Forse possiamo credere nel suo personale sliding doors, nella scelta possibile secondo un arbitrato spicciolo che fa comunque storcere il naso come qualsiasi altra teoria a sostegno del Caso. Se non fosse che l’unica strada che abbiamo sotto i piedi è quella che in fine percorriamo. Anche per Daniel Vento è così, personaggio che io preferisco definire (visto l’aggrovigliamento di definizioni che ne verranno date) Poeta. Né maledetto poeta né triste poeta, ma il poeta penna di se stesso.

La prima cosa che mi ha colpito di Daniel, perché di lui ne parlo come se mi stesse accanto, è l’estrema inquietudine di non sapere il proprio nome, la propria origine, la propria data di nascita, la propria appartenenza a una famiglia e a un luogo. Sostanzialmente, il non sapere a chi appartenere davvero. In fondo, chiunque di noi peregrina finché non ritiene di aver trovato il proprio spazio in questo mondo, sperando che questo ritrovamento non sia una illusione, ma una piega accogliente e affettuosa per la nostra vita.

Daniel ha conosciuto tanto, compresa la morte che parte da una pistola e fa della vita di un altro uomo un delinquenziale accasciamento per terra. Ha fatto tante scelte e ne ha dirottate altrettante, che avrebbero potuto condurlo – secondo i più – a una eventuale “vita tranquilla”. Daniel non è uno “sfigato” (anche se sembra che a lui ne capiti una più del diavolo…), è un uomo che vive di circostanze che non si assemblano perfettamente tra di loro. È un uomo buono e non solo perché, tra i furti che deve fare per entrare nel gruppo dei Grufus, sceglie come oggetto per sé “Il Piccolo Principe” di Antoine de Saint-Exupéry. È un uomo buono perché guarda gli altri, non solo nel senso organico del termine. Ma li guarda per davvero, poiché al di là di ogni barriera oculare possiamo affermare con convinzione che li sente, con un trasporto che poche volte è rintracciabile in chi non vive in questo romanzo ma interseca la nostra strada ogni giorno.

Daniel Vento sente gli altri, ma soprattutto sente se stesso. Riconosce la sua identità e le forme che la sua vita ha assunto nel tempo, scorgendone a poco a poco gli esiti.

Non ho ancora scritto che questo romanzo è una lunghissima ed emozionante lettera, scritta in un tempo finale, quando lo spazio di vita diventa un futuro di pochi giorni, in attesa dell’arrivo di una morte certa. Daniel scrive e nella lettera non fa sconti alle sue azioni, le definisce per quello che sono, le identifica per la crudezza che hanno, senza ambiguità o falsità alcuna. Ma non dimentica che se lui le scrive, qualcun altro dall’altro lato le leggerà e parlerà dentro sé di lui.
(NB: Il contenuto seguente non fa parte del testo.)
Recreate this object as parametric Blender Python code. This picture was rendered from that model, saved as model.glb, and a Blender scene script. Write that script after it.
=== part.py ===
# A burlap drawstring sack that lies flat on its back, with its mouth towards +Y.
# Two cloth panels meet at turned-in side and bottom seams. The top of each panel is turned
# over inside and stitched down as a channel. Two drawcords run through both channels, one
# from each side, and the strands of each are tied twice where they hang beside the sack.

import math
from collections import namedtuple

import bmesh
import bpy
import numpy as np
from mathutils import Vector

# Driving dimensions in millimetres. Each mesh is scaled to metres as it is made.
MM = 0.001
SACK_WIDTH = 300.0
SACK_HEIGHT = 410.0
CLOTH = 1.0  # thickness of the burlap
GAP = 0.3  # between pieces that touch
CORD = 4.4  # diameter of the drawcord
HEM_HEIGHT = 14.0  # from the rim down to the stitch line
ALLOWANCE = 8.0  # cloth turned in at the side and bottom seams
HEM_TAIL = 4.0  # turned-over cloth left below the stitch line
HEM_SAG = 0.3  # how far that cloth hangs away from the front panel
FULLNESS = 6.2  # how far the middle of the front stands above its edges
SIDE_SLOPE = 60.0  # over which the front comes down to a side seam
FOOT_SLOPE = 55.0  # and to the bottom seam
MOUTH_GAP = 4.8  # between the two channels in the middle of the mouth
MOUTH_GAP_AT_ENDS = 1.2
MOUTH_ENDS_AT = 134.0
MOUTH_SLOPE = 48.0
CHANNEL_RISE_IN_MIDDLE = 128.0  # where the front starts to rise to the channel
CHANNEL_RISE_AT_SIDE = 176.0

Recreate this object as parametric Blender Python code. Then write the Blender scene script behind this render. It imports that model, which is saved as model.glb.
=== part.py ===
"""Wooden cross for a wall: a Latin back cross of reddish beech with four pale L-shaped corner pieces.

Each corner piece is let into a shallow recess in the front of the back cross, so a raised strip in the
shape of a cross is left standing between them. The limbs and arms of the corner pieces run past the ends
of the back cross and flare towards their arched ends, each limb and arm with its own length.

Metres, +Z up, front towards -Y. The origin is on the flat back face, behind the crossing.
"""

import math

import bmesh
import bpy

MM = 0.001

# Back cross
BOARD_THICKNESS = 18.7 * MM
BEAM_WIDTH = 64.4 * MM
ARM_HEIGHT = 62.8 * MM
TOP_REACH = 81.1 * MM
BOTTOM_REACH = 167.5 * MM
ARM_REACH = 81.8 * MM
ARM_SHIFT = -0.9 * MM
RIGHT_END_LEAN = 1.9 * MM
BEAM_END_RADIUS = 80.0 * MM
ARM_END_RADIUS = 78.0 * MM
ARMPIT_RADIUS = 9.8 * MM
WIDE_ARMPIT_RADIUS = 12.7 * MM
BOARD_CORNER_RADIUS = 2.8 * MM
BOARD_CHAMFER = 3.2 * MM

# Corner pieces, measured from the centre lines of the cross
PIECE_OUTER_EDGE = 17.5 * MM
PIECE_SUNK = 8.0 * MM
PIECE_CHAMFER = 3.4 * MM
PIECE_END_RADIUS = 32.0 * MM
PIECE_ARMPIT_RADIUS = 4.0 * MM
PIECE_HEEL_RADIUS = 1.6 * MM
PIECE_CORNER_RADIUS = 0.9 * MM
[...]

Il personaggio non può che piacere anche per questo, per il suo essere ciò che è, senza appellarsi a qualsivoglia richiesta di perdono.
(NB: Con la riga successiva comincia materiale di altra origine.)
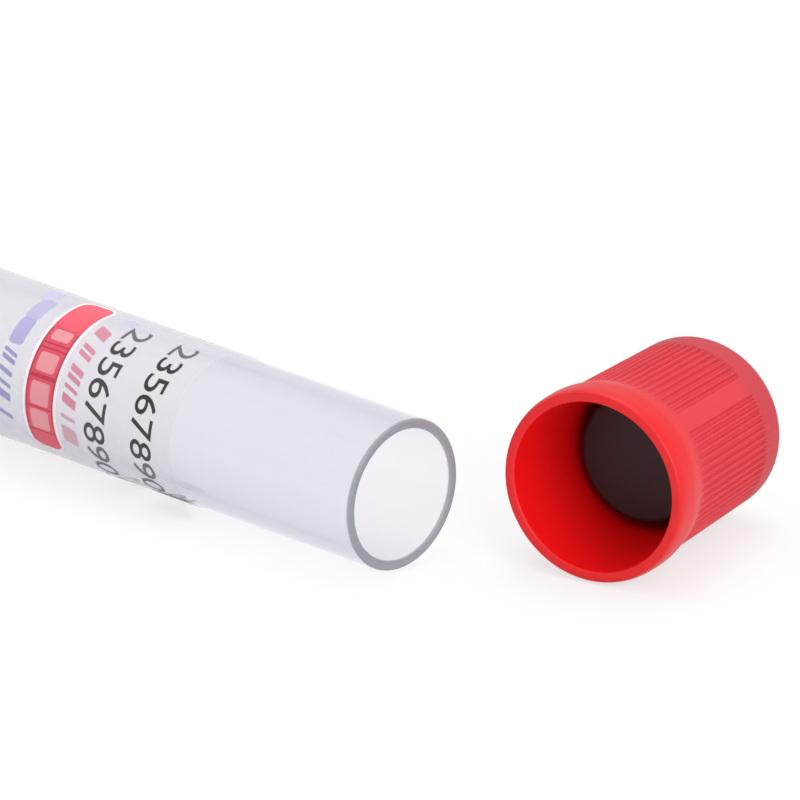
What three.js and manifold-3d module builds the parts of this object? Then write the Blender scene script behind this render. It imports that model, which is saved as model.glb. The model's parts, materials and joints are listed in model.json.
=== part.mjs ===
// Blood collection tube with its push-on cap taken off and lying beside the open mouth.
// Millimetres, +Z up, everything rests on Z = 0. The tube lies along X with its mouth towards +X.
import * as THREE from 'three';
import { mergeVertices } from 'three/addons/utils/BufferGeometryUtils.js';
import Module from 'manifold-3d';

// Tube: one clear moulding, open at the mouth, with a round bottom.
const tubeLength = 100;
const tubeDiameter = 13;
const mouthWall = 0.89;
const bottomWall = 1.05;
const rimRound = 0.32;

// Label: one printed film wrapped round the tube, its ends lapped.
const labelFilm = 0.1;
const labelGlue = 0.02;
const labelStart = 20.4;
const labelLength = 62;
const labelLapWidth = 3.2;
const labelLapAngle = 60;

// Cap: one shell with a flared collar, a tapering grip and a needle hole in its top.
const capLength = 20.15;
const capTopWall = 1.5;
const capWall = 1.32;
const capDraft = 0.43;
const shoulderInset = 2.2;
const shoulderRise = 1.8;
const collarStep = 0.37;
const collarBand = 2.1;
const collarLip = 0.3;
const collarLipDepth = 1.1;
const flareLength = 3;
const mouthLeadIn = 0.66;
const leadInDepth = 8;
const rimChamfer = 0.2;
const needleHole = 5.8;
const needleFlare = 0.6;
const retainingStep = 0.2;

// Grip: panels of fine grooves round the cap, with a smooth flat between neighbours.
const gripPanels = 4;
const groovesPerPanel = 16;
const groovePitchAngle = 4.87;
const grooveWidth = 0.42;
const grooveDepth = 0.3;
const grooveRunOut = 0.35;
const gripFromMouth = 2.9;
const gripFromTop = 3.55;
const gripTurn = 2.6;

// Stopper: one rubber plug with a head, held in the top of the cap.
const headThickness = 3.1;
const plugLength = 6.7;
const plugOverBore = 0.1;
const plugRound = 0.55;
const headRound = 0.3;
const targetDish = 0.9;

// Clearances and places.
const tubeClearance = 0.15;
const headOverTube = 0.05;
const seatGap = 0.3;
const capAhead = 13.16;
const capAside = 8.63;
const capYaw = 105.15;

// Facets round the parts and along the flare.
const tubeSides = 64;
const capSides = 72;
const stopperSides = 48;
const flareSteps = 6;

// Worked out from the sizes above.
const tubeRadius = tubeDiameter / 2;
const mouthBoreRadius = tubeRadius - mouthWall;
const bottomBoreRadius = tubeRadius - bottomWall;
const labelRadius = tubeRadius + labelGlue;
const sleeveRadius = tubeRadius + tubeClearance;
const mouthRadius = sleeveRadius + mouthLeadIn;
const bodyRadius = sleeveRadius + capWall;
const shoulderRadius = bodyRadius - capDraft;
const collarRadius = bodyRadius + collarStep;
const plugRadius = mouthBoreRadius + plugOverBore;
const headRadius = tubeRadius + headOverTube;
const pocketRadius = sleeveRadius + retainingStep;
const pocketTop = capLength - capTopWall;
const headTop = pocketTop - seatGap;
const headFoot = headTop - headThickness;
const plugFace = headFoot - plugLength;
const needleRadius = needleHole / 2;
const radians = THREE.MathUtils.degToRad;

const { Manifold, Mesh } = await (async () => {
  const wasm = await Module();
  wasm.setup();
  return wasm;
})();

// Points on an arc, angles in degrees from +r towards +z. A rise other than the radius makes it oval.
function arc(centreR, centreZ, radius, from, to, steps, rise = radius) {
  return Array.from({ length: steps + 1 }, (unused, i) => {
    const angle = radians(from + ((to - from) * i) / steps);
    return [centreR + radius * Math.cos(angle), centreZ + rise * Math.sin(angle)];
  });
}

// Revolves an outline of [radius, height] points about Z, with flat facets towards X and Y.
function turned(outline, sides) {
  const points = outline.map(([r, z]) => new THREE.Vector2(r, z));
  const geometry = new THREE.LatheGeometry(points, sides, Math.PI / sides);
  return geometry.rotateX(Math.PI / 2);
}

function toSolid(geometry) {
  const bare = geometry.clone();
  bare.deleteAttribute('normal');
  bare.deleteAttribute('uv');
  const merged = mergeVertices(bare, 1e-5);
  return new Manifold(new Mesh({
    numProp: 3,
    vertProperties: new Float32Array(merged.attributes.position.array),
    triVerts: new Uint32Array(merged.index.array),
  }));
}

function toGeometry(solid) {
  const mesh = solid.getMesh();
  const geometry = new THREE.BufferGeometry();
  geometry.setAttribute('position', new THREE.BufferAttribute(mesh.vertProperties, 3));
  geometry.setIndex(new THREE.BufferAttribute(mesh.triVerts, 1));
  geometry.computeVertexNormals();
  return geometry;
}

// Tube, standing on its round bottom with the mouth up at z = tubeLength.
function tubeGeometry() {
  const rim = tubeLength - rimRound;
  return turned([
    ...arc(0, tubeRadius, tubeRadius, -90, 0, 12),
    ...arc(tubeRadius - rimRound, rim, rimRound, 0, 90, 4),
    ...arc(mouthBoreRadius + rimRound, rim, rimRound, 90, 180, 4),
    ...arc(0, tubeRadius, bottomBoreRadius, 0, -90, 10),
  ], tubeSides);
}

// Label sleeve on the tube's own facets, one film thicker where its ends lap.
function labelGeometry() {
  const step = (2 * Math.PI) / tubeSides;
  const lapSteps = Math.max(1, Math.round(labelLapWidth / labelRadius / step));
  const lapFrom = Math.round(radians(labelLapAngle) / step);
  const at = (k, radius) => {
    const angle = (k + 0.5) * step;
    return new THREE.Vector2(radius * Math.cos(angle), radius * Math.sin(angle));
  };
  const outer = [];
  for (let k = lapFrom; k < lapFrom + tubeSides; k += 1) {
    const lapped = k <= lapFrom + lapSteps;
    if (k === lapFrom) outer.push(at(k, labelRadius + labelFilm));
    outer.push(at(k, labelRadius + (lapped ? 2 : 1) * labelFilm));
    if (k === lapFrom + lapSteps) outer.push(at(k, labelRadius + labelFilm));
  }
  const sleeve = new THREE.Shape(outer);
  sleeve.holes.push(new THREE.Path(Array.from({ length: tubeSides }, (unused, k) => at(k, labelRadius))));
  const geometry = new THREE.ExtrudeGeometry(sleeve, { depth: labelLength, bevelEnabled: false });
  return geometry.translate(0, 0, tubeLength - labelStart - labelLength);
}

// Outer radius of the cap at a height above its mouth, from the collar to the shoulder.
function capSkin(z) {
  const flare = THREE.MathUtils.smootherstep(z, collarBand, collarBand + flareLength);
  const taper = THREE.MathUtils.clamp((z - collarBand) / (capLength - shoulderRise - collarBand), 0, 1);
  return collarRadius - collarStep * flare - capDraft * taper;
}

// Cap, standing on its mouth with the closed end up.
function capOutline() {
  const flare = Array.from({ length: flareSteps + 1 }, (unused, i) => {
    const z = collarBand + (flareLength * i) / flareSteps;
    return [capSkin(z), z];
  });
  return [
    [mouthRadius, rimChamfer],
    [mouthRadius + rimChamfer, 0],
    ...arc(collarRadius - collarLip, collarLipDepth, collarLip, -90, 0, 4, collarLipDepth),
    ...flare,
    ...arc(shoulderRadius - shoulderInset, capLength - shoulderRise, shoulderInset, 0, 90, 7, shoulderRise),
    [needleRadius + needleFlare, capLength],
    [needleRadius, capLength - needleFlare],
    [needleRadius, pocketTop],
    [pocketRadius, pocketTop],
    [pocketRadius, headFoot - seatGap],
    [sleeveRadius, headFoot - seatGap - retainingStep],
    [sleeveRadius, leadInDepth],
    [mouthRadius, rimChamfer],
  ];
}

// One groove: a slot that follows the cap's skin and runs out at both ends.
function grooveCutter() {
  const from = gripFromMouth;
  const to = capLength - gripFromTop;
  const clear = collarRadius + 1;
  const floor = [from, from + grooveRunOut, collarBand + flareLength, to - grooveRunOut, to];
  const depthAt = (z) => grooveDepth * Math.min(1, (z - from) / grooveRunOut, (to - z) / grooveRunOut);
  const shape = new THREE.Shape([
    new THREE.Vector2(clear, from),
    ...floor.map((z) => new THREE.Vector2(capSkin(z) - depthAt(z), z)),
    new THREE.Vector2(clear, to),
  ]);
  const slot = new THREE.ExtrudeGeometry(shape, { depth: grooveWidth, bevelEnabled: false });
  return slot.translate(0, 0, -grooveWidth / 2).rotateX(Math.PI / 2);
}

function capGeometry() {
  const groove = grooveCutter();
  let shell = toSolid(turned(capOutline(), capSides));
  for (let panel = 0; panel < gripPanels; panel += 1) {
    for (let i = 0; i < groovesPerPanel; i += 1) {
      const inPanel = (i - (groovesPerPanel - 1) / 2) * groovePitchAngle;
      const turn = radians(gripTurn + (panel * 360) / gripPanels + inPanel);
      shell = shell.subtract(toSolid(groove.clone().rotateZ(turn)));
    }
  }
  return toGeometry(shell);
}

// Stopper in the cap's frame: plug face towards the mouth, head under the top wall.
function stopperGeometry() {
  return turned([
    [0, plugFace],
    ...arc(plugRadius - plugRound, plugFace + plugRound, plugRound, -90, 0, 4),
    [plugRadius, headFoot],
    ...arc(headRadius - headRound, headFoot + headRound, headRound, -90, 0, 2),
    ...arc(headRadius - headRound, headTop - headRound, headRound, 0, 90, 2),
    [needleRadius, headTop],
    [0, headTop - targetDish],
  ], stopperSides);
}

function piece(name, geometry, material) {
  const mesh = new THREE.Mesh(geometry, new THREE.MeshStandardMaterial(material));
  mesh.name = name;
  return mesh;
}

// The cap lies on its collar and its shoulder, so its axis dips towards the closed end.
function restingDip() {
  const outline = capOutline();
  const collar = outline.find(([r]) => r >= collarRadius - 1e-6);
  const slopes = outline
    .filter(([, z]) => z > capLength / 2)
    .map(([r, z]) => (r - collar[0]) / (z - collar[1]));
  return -Math.atan(Math.max(...slopes));
}

function lowest(object) {
  return new THREE.Box3().setFromObject(object, true).min.z;
}

const lyingTube = new THREE.Group();
lyingTube.add(
  piece('tube', tubeGeometry(), {
    color: 0xe3e1ec, roughness: 0.06, metalness: 0, transparent: true, opacity: 0.4,
  }),
  piece('label', labelGeometry(), { color: 0xeceaf1, roughness: 0.45, metalness: 0 }),
);
lyingTube.rotation.y = Math.PI / 2;
lyingTube.position.x = -tubeLength;
lyingTube.position.z = -lowest(lyingTube);

const cap = new THREE.Group();
cap.add(
  piece('cap', capGeometry(), { color: 0xe0353c, roughness: 0.38, metalness: 0 }),
  piece('stopper', stopperGeometry(), { color: 0x35232a, roughness: 0.6, metalness: 0 }),
);
cap.rotation.y = Math.PI / 2 + restingDip();

const lyingCap = new THREE.Group();
lyingCap.add(cap);
lyingCap.rotation.z = radians(capYaw);
lyingCap.position.set(capAhead, capAside, 0);
lyingCap.position.z = -lowest(lyingCap);

// The origin is the middle of the footprint, on the surface.
const part = new THREE.Group();
part.add(lyingTube, lyingCap);
const middle = new THREE.Box3().setFromObject(part, true).getCenter(new THREE.Vector3());
part.position.set(-middle.x, -middle.y, 0);

export default part;
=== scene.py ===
import json
import math

import bmesh
import bpy
from mathutils import Matrix, Vector


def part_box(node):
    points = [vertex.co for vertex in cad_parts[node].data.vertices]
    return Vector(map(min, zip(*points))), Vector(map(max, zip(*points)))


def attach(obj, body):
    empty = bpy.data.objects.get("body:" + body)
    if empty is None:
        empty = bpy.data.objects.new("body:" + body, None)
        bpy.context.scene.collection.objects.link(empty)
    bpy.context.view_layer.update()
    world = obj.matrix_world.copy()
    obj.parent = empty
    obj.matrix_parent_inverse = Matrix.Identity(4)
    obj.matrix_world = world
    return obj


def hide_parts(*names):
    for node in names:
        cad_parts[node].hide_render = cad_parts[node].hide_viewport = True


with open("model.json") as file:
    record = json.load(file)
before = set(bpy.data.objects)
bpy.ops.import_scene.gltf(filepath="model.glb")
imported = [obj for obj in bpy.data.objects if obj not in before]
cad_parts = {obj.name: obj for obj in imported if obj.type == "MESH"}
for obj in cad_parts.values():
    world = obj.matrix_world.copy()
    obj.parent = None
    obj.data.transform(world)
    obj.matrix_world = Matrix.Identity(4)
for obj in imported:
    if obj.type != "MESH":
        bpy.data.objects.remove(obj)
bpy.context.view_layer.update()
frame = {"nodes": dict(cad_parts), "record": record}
mm = 0.001  # the dictionaries give sizes in mm, unless a note says otherwise
sharpAngle = math.radians(40)  # edges that turn by more than this stay crisp
print("frame loaded:", ", ".join(sorted(frame["nodes"])))


def colour(red, green, blue):  # display values, 0 to 255, as linear light
    def linear(v):
        v /= 255
        return v / 12.92 if v <= 0.04045 else ((v + 0.055) / 1.055) ** 2.4
    return (linear(red), linear(green), linear(blue), 1.0)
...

Il giovane scrittore Danilo Rinella è straordinariamente bravo, per una decina di motivi, ma ne esplico solo quattro: la sua penna disegna perfettamente le forme, anche fisiche, di Daniel Vento; parla di lui senza “capriccio della proprietà”, ma anzi con estrema autenticità; non bracca il lettore, facendogli assumere una traiettoria di coatto affetto per il protagonista; conosce l’animo umano, altrimenti non sarebbe capace di descriverlo così bene. Tutto sfumato, come si fa in un piatto succulento aggiungendoci il vino, dalla sua capacità di gestire in modo perfetto i concetti, non solo di descriverli. Il personaggio si muove, seppure a ritroso, lungo un viaggio di crescita anche interiore. Non è un uomo che, ripiegandosi su di sé, soccombe. È vero, alla fine muore (e mi dispiace svelarne il sigillo del romanzo), ma mi permetto di metaromanzare – forzando forse le volontà letterarie di Rinella – affermando che questo esito non è la cosa importante. Ma è la ricerca di sé, la crescita. Daniel cresce nel romanzo e nello spazio reale, assume finalmente piena consapevolezza, senza comunque condannare e negare la sua storia.
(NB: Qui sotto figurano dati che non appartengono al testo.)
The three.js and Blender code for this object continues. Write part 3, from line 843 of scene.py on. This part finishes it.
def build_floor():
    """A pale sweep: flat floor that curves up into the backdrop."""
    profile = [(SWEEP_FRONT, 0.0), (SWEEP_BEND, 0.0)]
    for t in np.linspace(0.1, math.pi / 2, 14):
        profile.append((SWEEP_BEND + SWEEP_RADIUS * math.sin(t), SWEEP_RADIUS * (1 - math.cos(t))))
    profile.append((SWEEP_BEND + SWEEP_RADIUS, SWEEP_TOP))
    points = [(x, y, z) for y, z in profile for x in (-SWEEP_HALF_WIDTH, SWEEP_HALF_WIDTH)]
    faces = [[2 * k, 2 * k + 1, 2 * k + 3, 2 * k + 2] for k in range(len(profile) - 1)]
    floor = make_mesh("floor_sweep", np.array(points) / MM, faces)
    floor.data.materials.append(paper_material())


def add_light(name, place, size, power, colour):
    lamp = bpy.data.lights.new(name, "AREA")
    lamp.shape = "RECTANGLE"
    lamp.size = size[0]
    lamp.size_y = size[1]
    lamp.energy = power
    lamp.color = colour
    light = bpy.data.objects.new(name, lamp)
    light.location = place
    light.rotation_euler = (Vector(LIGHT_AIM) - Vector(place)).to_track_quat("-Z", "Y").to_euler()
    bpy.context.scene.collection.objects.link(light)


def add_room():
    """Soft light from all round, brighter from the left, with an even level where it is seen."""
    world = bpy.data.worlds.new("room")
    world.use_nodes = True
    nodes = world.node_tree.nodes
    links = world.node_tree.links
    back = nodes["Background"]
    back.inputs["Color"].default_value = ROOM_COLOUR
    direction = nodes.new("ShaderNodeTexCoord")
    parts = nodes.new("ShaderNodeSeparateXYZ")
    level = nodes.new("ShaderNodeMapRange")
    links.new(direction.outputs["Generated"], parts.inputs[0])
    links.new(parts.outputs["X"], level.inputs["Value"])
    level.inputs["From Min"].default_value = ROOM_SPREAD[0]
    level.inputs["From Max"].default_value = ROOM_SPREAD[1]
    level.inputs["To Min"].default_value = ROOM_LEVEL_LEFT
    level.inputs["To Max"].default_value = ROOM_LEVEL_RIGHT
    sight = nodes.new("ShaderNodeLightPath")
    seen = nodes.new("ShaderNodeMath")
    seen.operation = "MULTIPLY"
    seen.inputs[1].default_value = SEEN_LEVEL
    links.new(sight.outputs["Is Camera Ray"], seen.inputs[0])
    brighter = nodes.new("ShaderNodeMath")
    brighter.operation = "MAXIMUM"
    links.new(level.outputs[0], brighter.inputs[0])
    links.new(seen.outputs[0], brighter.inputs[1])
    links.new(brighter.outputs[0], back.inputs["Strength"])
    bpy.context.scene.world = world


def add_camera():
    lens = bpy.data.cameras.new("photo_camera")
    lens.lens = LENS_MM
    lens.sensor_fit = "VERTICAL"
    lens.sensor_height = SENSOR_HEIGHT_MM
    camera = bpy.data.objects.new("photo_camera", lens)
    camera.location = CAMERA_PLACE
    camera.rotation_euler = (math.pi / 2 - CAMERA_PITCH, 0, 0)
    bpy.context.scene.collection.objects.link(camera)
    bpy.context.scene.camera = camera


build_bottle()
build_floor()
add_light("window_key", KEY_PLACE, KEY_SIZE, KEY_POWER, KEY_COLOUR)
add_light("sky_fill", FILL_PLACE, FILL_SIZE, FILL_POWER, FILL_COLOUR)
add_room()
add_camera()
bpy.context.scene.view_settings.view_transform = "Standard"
Non è un libro con una morale per finale, tutt’altro. In fondo, anche a Daniel qualche volta mancano le parole e, quando succede, esprime ciò che sente attraverso la poesia.

Concludo, poiché Daniel non ha bisogno di alcun panegirico (ancora meno del mio). Sarebbe troppo facile per me invitarvi a leggere questo libro, del resto il libro è stato accarezzato dalla mia cura editoriale, non potrei che parlarne bene. Ma dico con forza che conoscere Daniel è come conoscere un po’ se stessi, nel nostro senso, nel nostro significante, nello sguardo disincantato verso quel “lento scorrere senza uno scopo di questa cosa che chiami vita” (cit. Guccini).